As the Scipios regularly followed the practice of inhumation and not cremation (Cic. de legg. ii. 57), the tomb was filled with sarcophagi, arranged for the most part in loculi cut in the tufa rock. (It is probable that there was a quarry here before the tomb was made.) The tomb was opened early in the seventeenth century, and one sarcophagus, that of L. Scipio, consul in 259 B.C., was broken and its inscribed lid removed, but the final excavation of the monument was carried out in 1780 (Piranesi e Visconti, Monumenti degli Scipioni, Roma 1785 =Visconti, Opere varie, Milan 1827, i. 1-70; Nibby, Roma Antica, ii. 561-575). Many of the sarcophagi were then broken and their contents scattered (CIL i². pp. 373-375), though Hilsen, to whom the description of the tomb in CIL cit. is due, considers that much of the damage had already been done in the fourth century; but one, that of L. Scipio Barbatus, consul in 298 B.C., and apparently the first to be buried there, was preserved and is now in the Vatican, together with portions of several others and their original inscriptions. These inscriptions (CIL 12. 6-16=vi. 1284-1294) record the burial of eight members of the family, from Barbatus (vid. sup.) to Paulla Cornelia, wife of a certain Hispallus of unknown date but probably later than 150 B.C. (RE iv. 1600, No. 445). Some of them are written in the Saturnian metre and are extremely valuable for the history of Latin literature and phonology, but they are probably later than the date usually assigned to them. That of Barbatus, for instance, is probably not earlier than the second Punic war (Bticheler, Carm. Lat. Epig. i. Nos. 6-9; W6lfflin, Bayr. Sitz.-Ber. 1892, i. 188-219). Of the sarcophagi, that of Barbatus alone was decorated with a Doric entablature with Ionic volutes. The others were perfectly plain. See LR 323-329; HJ 200, 211 and reff.

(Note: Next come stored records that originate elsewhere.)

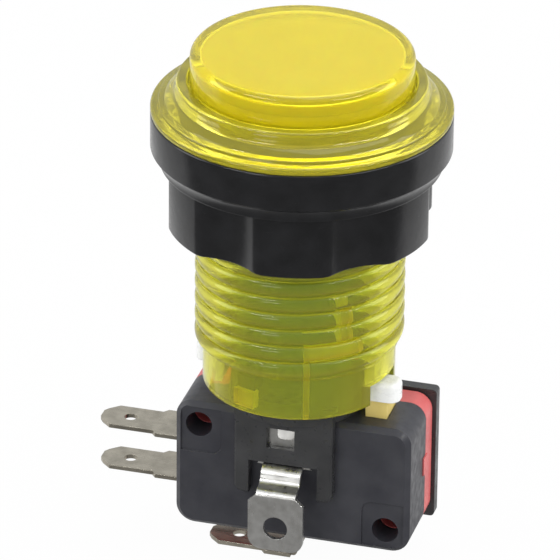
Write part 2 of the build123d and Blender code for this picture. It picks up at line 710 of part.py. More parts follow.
def lamp_lead(side):
    # wire folded up one face of the wedge
    y = side * (LAMP_WEDGE_WIDE / 2 + LEAD_THICK / 2 + 0.01)
    x = -side * LEAD_X
    half = LEAD_THICK / 2
    return block(x - LEAD_HALF, x + LEAD_HALF, y - half, y + half, WEDGE_BOTTOM + 0.6, NECK_TOP - 1.2)


def bulb():
    bottom = LAMP_COLLAR_TOP
    dome = rod(BULB_R, bottom, BULB_TOP)
    dome = fillet(dome.edges().sort_by(Axis.Z)[-1], BULB_R - 0.4)
    return dome + rod(BULB_R + 0.4, bottom, bottom + 1.2)


PARTS = {
    "bezel": bezel,
    "panel_nut": panel_nut,
    "cap_lens": cap_lens,
    "diffuser": diffuser,
    "plunger": plunger,
    "return_spring": return_spring,
    "switch_case": switch_case,
    "switch_cover": switch_cover,
    "switch_button": switch_button,
    "com_terminal": com_terminal,
    "nc_terminal": lambda: side_terminal(NC_Z),
    "no_terminal": lambda: side_terminal(NO_Z),
    "nc_contact": nc_contact,
    "no_contact": no_contact,
    "moving_contact": moving_contact,
    "snap_blade": snap_blade,
    "bow_spring": bow_spring,
    "lamp_holder": lamp_holder,
    "front_lamp_terminal": front_lamp_terminal,
    "rear_lamp_terminal": rear_lamp_terminal,
    "lamp_base": lamp_base,
    "lamp_lead_front": lambda: lamp_lead(-1),
    "lamp_lead_rear": lambda: lamp_lead(1),
    "bulb": bulb,
}

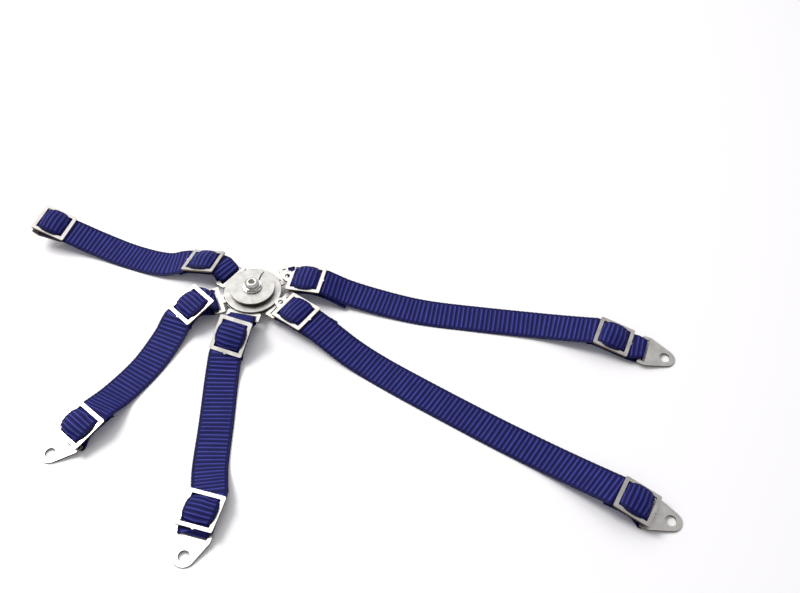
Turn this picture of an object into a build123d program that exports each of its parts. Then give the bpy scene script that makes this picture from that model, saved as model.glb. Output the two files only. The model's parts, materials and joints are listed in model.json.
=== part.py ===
from build123d import *
import os
from math import atan2, cos, degrees, radians, sin

# Five-strap racing harness for a one-tenth scale model car, in millimetres.
# The origin lies on the table under the hub's screw axis.  +Z points off the
# wearer's chest, +X runs up towards the shoulders and +Y to the wearer's right.

# ---------------------------------------------------------------- ribbon
RIBBON_WIDTH = 7.0          # quarter-inch grosgrain ribbon
RIBBON_THICK = 0.42
LOOP_WIDTH = 5.7            # the ribbon bunches where it passes through a slot
HUMP_WIDTH = 5.5            # and where it rises through a buckle
TAIL_LENGTH = 1.5           # cut end showing past a buckle
TAIL_STEP = 0.3             # length over which the doubled ribbon thins to one layer
TAIL_DROP = 0.1             # how much further down the tail hangs than the buckle's rim
HUMP_PEAK = 1.3             # top of the ribbon over a buckle's middle plane
HUMP_RADIUS = 2.45
BUCKLE_GAP = 0.08           # air between a buckle and the ribbon under it
LOOP_NECK = 0.7             # where the two layers meet behind a loop

# ---------------------------------------------------------------- sheet metal
SHEET = 0.4                 # etched stainless sheet
PLATE_WIDTH = 7.4           # buckles and latch plates, across the strap
BUCKLE_LENGTH = 7.6
BUCKLE_RIM = 0.8
CENTRE_BAR = 0.9
CORNER = 0.35
SLOT_CORNER = 0.2
SPRUE_NUB = 0.2             # stub left where the plate was cut from its sheet
SPRUE_WIDTH = 0.5
EAR_RADIUS = 1.25           # pull-tab ear of the shoulder adjusters
EAR_HOLE = 1.1
EAR_REACH = 4.25            # ear hole from the buckle's centre
EAR_NECK = (1.2, 3.0)       # block that joins the ear to the buckle's rim
EAR_NECK_AT = 3.725

# ---------------------------------------------------------------- hinge bars
HINGE_BAR = 0.7             # width of the bar that a ribbon loop runs round
LOOP_INNER = 0.5            # radius inside the loop, clear of the bar's corners
LOOP_OUTER = LOOP_INNER + RIBBON_THICK
SLOT_LENGTH = 0.85
SLOT_WIDTH = 5.9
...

The tomb has quite recently been completely cleared, and restored as far as possible to its original condition, facsimiles of the sarcophagus of Barbatus and of the inscriptions having been put in their proper places. Its facade lay on the cross-road already mentioned, and consisted of the natural rock, which had been hewn vertically and coated with plaster for a length of some 25 m. The paintings with which this facade was decorated are fragmentary. In it are two openings-the main entrance, the ancient form of which has completely disappeared, and what has generally been believed to be an arched doorway, but is far more likely to be a window. Within the rock are passages, originally quite regular, but much altered in the third and fourth centuries A.D. (when a house was built over the tomb, and the rock consequently needed reinforcement) as well as in modern days 1: an idea of their original form may be gained from the restoration (p. 10) in Ephemeris Dacico-Romana, i. (1923), 1-56, which contains a careful account of the tomb before the recent excavations, with illustrations, and a plan which supersedes all previous ones. To the south-west of the tomb are rooms belonging to the house already mentioned (Capitolium, ii. 24-3 I; iii. 27-32 ; YW 1927).

1 Nibby, cit. 562, wrongly attributes the supporting walls entirely to modern reconstruction. The plan he gives of the tomb (engraved by Cottafavi) served as the basis of the plan in CIL cit.